For a band that's always leaned toward grandiosity, Arcade Fire seems a natural fit to take a stab at recording an era-defining double album, and that clearly seems to be their goal here.
Opener "Reflektor" proves that LCD Soundsystem's James Murphy and Arcade Fire can spin gold from their divergent artistic visions. Arcade Fire brings sweep and Murphy adds intensity. And from the get-go, the song is an energetically bubbling triumph. Yet at the end of the 75-minute album, that searing thrill of the opening song is still the strongest impression.
That's the frustration with Reflektor. It's a well-constructed, ambitious, audacious dance-rock opera, expanding on the band's sound while lyrically delving into a convoluted but essentially consistent core of themes: alienation, modernity, isolation and identity. Catching the band's vibe and sticking with it makes for an enjoyable listen straight through. Yet aside from the excellent title track, Reflektor's best songs are among its shortest and most conventional—"Normal Person" and "You Already Know," in the middle of the first disc.

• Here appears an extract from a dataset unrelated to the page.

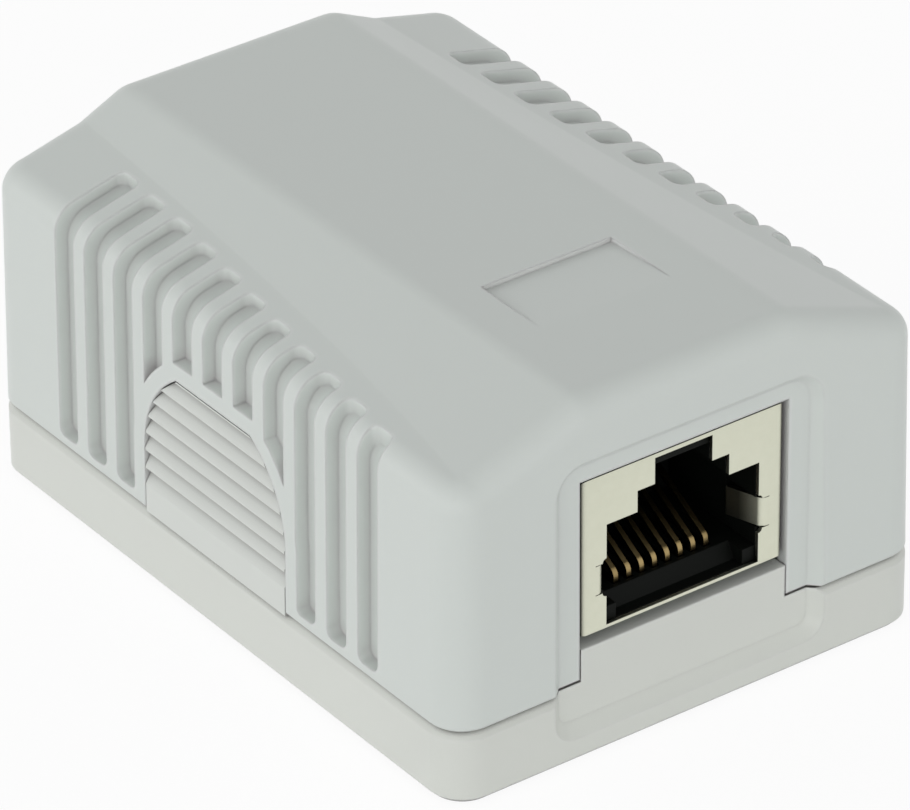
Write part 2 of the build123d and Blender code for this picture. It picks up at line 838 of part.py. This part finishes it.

Even though it's overly long, there's not a great argument to be made in favor of pruning Reflektor. Given the album's scope and ambition, nearly everything here is essential to the mission. There's an inherent theatricality to the album, which combined with the band's big papier mâché heads seen in the "Reflektor" video promises for an incredible live show. But strictly in terms of songs, I count about a dozen from Arcade Fire's first three albums that are better than anything on Reflektor, save the title track.